I can’t take all of elementary school and high school and all those people who persistently, repeatedly told me I wasn’t part of the pack and turn around and view their 2019 equivalents as some kind of oppressed class. I can’t. I spent the 70s and 80s being told they were better than me because boys would never look at me. Now they’re better than me because makeup makes them better feminists? Please.
The lesson here, of course, is that in my day the Other Girls weren’t Other Girls because they knew how to dress and do their hair. They were Other Girls because they were assholes. That there’s an association in my head with perfect makeup and jackassness isn’t the fault of perfect makeup, and I do get that.
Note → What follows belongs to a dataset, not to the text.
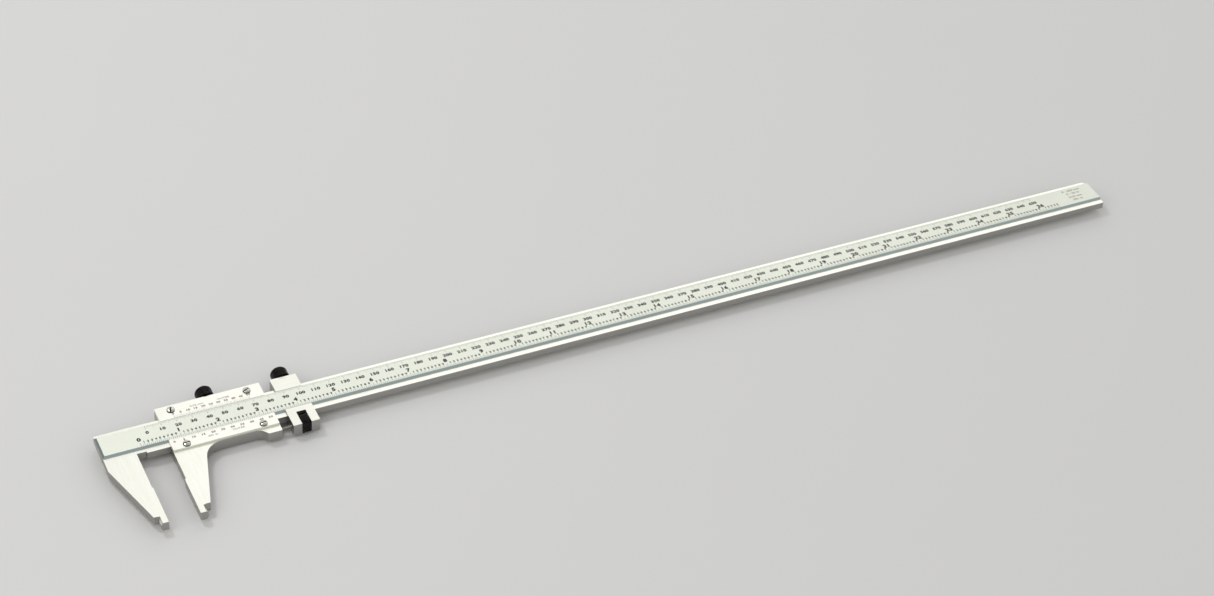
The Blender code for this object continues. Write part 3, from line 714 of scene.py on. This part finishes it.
class CALIPER_OT_plate_screws(bpy.types.Operator):
    """Make the eight slotted, domed screws of the vernier plates"""

    bl_idname = "caliper.plate_screws"
    bl_label = "Plate screws"

    rise = 1.1 * MM
    rim = 0.42 * MM
    foot = 0.08 * MM
    shank_radius = 0.9 * MM
    slot_width = 0.85 * MM
    slot_depth = 0.85 * MM
    broken_edge = 0.05 * MM
    slot_turns = {"metric_left": 70, "metric_right": 25, "inch_left": 2, "inch_right": 8}

    def execute(self, context):
        for node in sorted(frame["nodes"]):
            if "plate_screw" in node:
                self.make(node)
        return {"FINISHED"}

    def make(self, node):
        low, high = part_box(node)
        radius = (high.x - low.x) / 2
        shank = high.z - low.z - self.rise
        screw = lathe_start(radius - self.foot, self.foot, 48)
        dome = dome_steps(radius, self.rim, self.rise - self.rim, 9)
        draw_out(screw, True, [(radius, 2 * self.foot), (radius, self.rim), *dome])
        draw_out(screw, False, [(self.shank_radius, 0.0), (self.shank_radius, -shank)])
        self.cut_slot(screw, radius)
        bevel_edges(screw, self.broken_edge, 1, 50)
        smooth(screw, 35)
        screw.data.materials.append(material("bright_steel"))
        half_slot = self.slot_width / 2 + 0.02 * MM
        slot_floor = self.rise - 0.5 * MM

        # Painted shade: the slot's walls and floor and the head's sides below the dome get the dark
        # filling
        def is_grimy(face):
            within = abs(face.center.y) < half_slot
            on_wall = within and abs(face.normal.y) > 0.9
            on_floor = within and face.center.z < slot_floor
            return on_wall or on_floor or face.center.z < self.rim

        assign_faces(screw, "grime", is_grimy)
        middle = (low + high) / 2
        if node.startswith("inside"):
            seat = Matrix.Translation((middle.x, middle.y, low.z + self.rise)) @ FACE_DOWN
        else:
            turn = self.slot_turns[node.replace("plate_screw_", "")]
            seat = Matrix.Translation((middle.x, middle.y, high.z - self.rise))
            seat = seat @ Matrix.Rotation(math.radians(turn), 4, "Z")
        settle(screw, seat)
        enter(screw, f"{node}_head", "slide", "bright_steel", node)

    def cut_slot(self, screw, radius):
        deselect()
        bpy.ops.mesh.primitive_cube_add(size=1, location=(0, 0, self.rise))
        blade = bpy.context.active_object
        blade.scale = (3 * radius, self.slot_width, 2 * self.slot_depth)
        bpy.ops.object.transform_apply(location=True, rotation=True, scale=True)
        modifier = screw.modifiers.new("slot", "BOOLEAN")
        modifier.object = blade
        modifier.solver = "EXACT"
        apply_all(screw)
        bpy.data.objects.remove(blade, do_unlink=True)


class CALIPER_OT_clamping_knobs(bpy.types.Operator):
    """Make the two black knurled clamping screws with domed ends"""

    bl_idname = "caliper.clamping_knobs"
    bl_label = "Clamping knobs"

    neck = 1.0 * MM
    chamfer = 0.5 * MM
    dome = 2.6 * MM
    collar_radius = 3.6 * MM
    collar_gap = 0.1 * MM
    shank_radius = 2.0 * MM
    point_radius = 1.1 * MM
    point_length = 1.2 * MM
    point_taper = 0.3 * MM

    def execute(self, context):
        self.make("slider_lock_screw", "slide_lock_knob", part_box("slider")[1].y)
        self.make("carriage_clamp_screw", "carriage_clamp_knob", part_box("carriage")[1].y)
        return {"FINISHED"}

    def make(self, node, name, wall):
        low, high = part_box(node)
        radius = (high.x - low.x) / 2
        knurl_low = self.neck + self.chamfer
        knurl_high = high.y - wall - self.dome
        knob = lathe_start(radius, knurl_high - knurl_low, 2 * sizes().knurl_count)
        settle(knob, Matrix.Translation((0, 0, knurl_low)))
        draw_out(knob, True, dome_steps(radius, knurl_high, self.dome, 10))
        tip = low.y - wall
        steps = [
            (radius - self.chamfer, self.neck),
            (self.collar_radius, self.neck),
            (self.collar_radius, self.collar_gap),
            (self.shank_radius, self.collar_gap),
            (self.shank_radius, tip + self.point_length + self.point_taper),
            (self.point_radius, tip + self.point_length),
            (self.point_radius, tip),
        ]
        draw_out(knob, False, steps)
        knurl(knob, radius, knurl_low, knurl_high, sizes().knurl_count)
        smooth(knob, 22)
        middle = (low + high) / 2
        settle(knob, Matrix.Translation((middle.x, wall, middle.z)) @ ALONG_Y)
        enter(knob, name, body_of(node), "black_oxide", node, finish="black_oxide")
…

But we all know princesses can be scientists and warriors. (We’ve always known this; Princess Leia didn’t come out of a vacuum.) We also know they don’t have to be, that it’s OK to be an ordinary person, princess or not. But after a lifetime of being told I don’t measure up because I don’t know how to present myself perfectly…maybe the acknowledgement that not-princesses are just as valid, that you’re no less valuable if you reject the stereotypes than if you embrace them, is not such a bad thing.
The misogynist Not Like Other Girls woman is the flip side of the Fake Geek Girl, and to be honest I’m not sure people like this exist outside of poorly-written TV and movie scripts. Reality is much more complicated, and yes, it makes me angry to be told I’ve internalized something awful just because I side-eye the Kardashians. Beautiful women who know how to do their makeup aren’t persecuted, and before you come after me for saying I’m happy being not-that, maybe consider if they’d have stuck up for me when we were both fifteen.
We’re all important. All of us. Even if we’re not princesses at heart.
And if I’m wrong? At least I’ll always have my hair.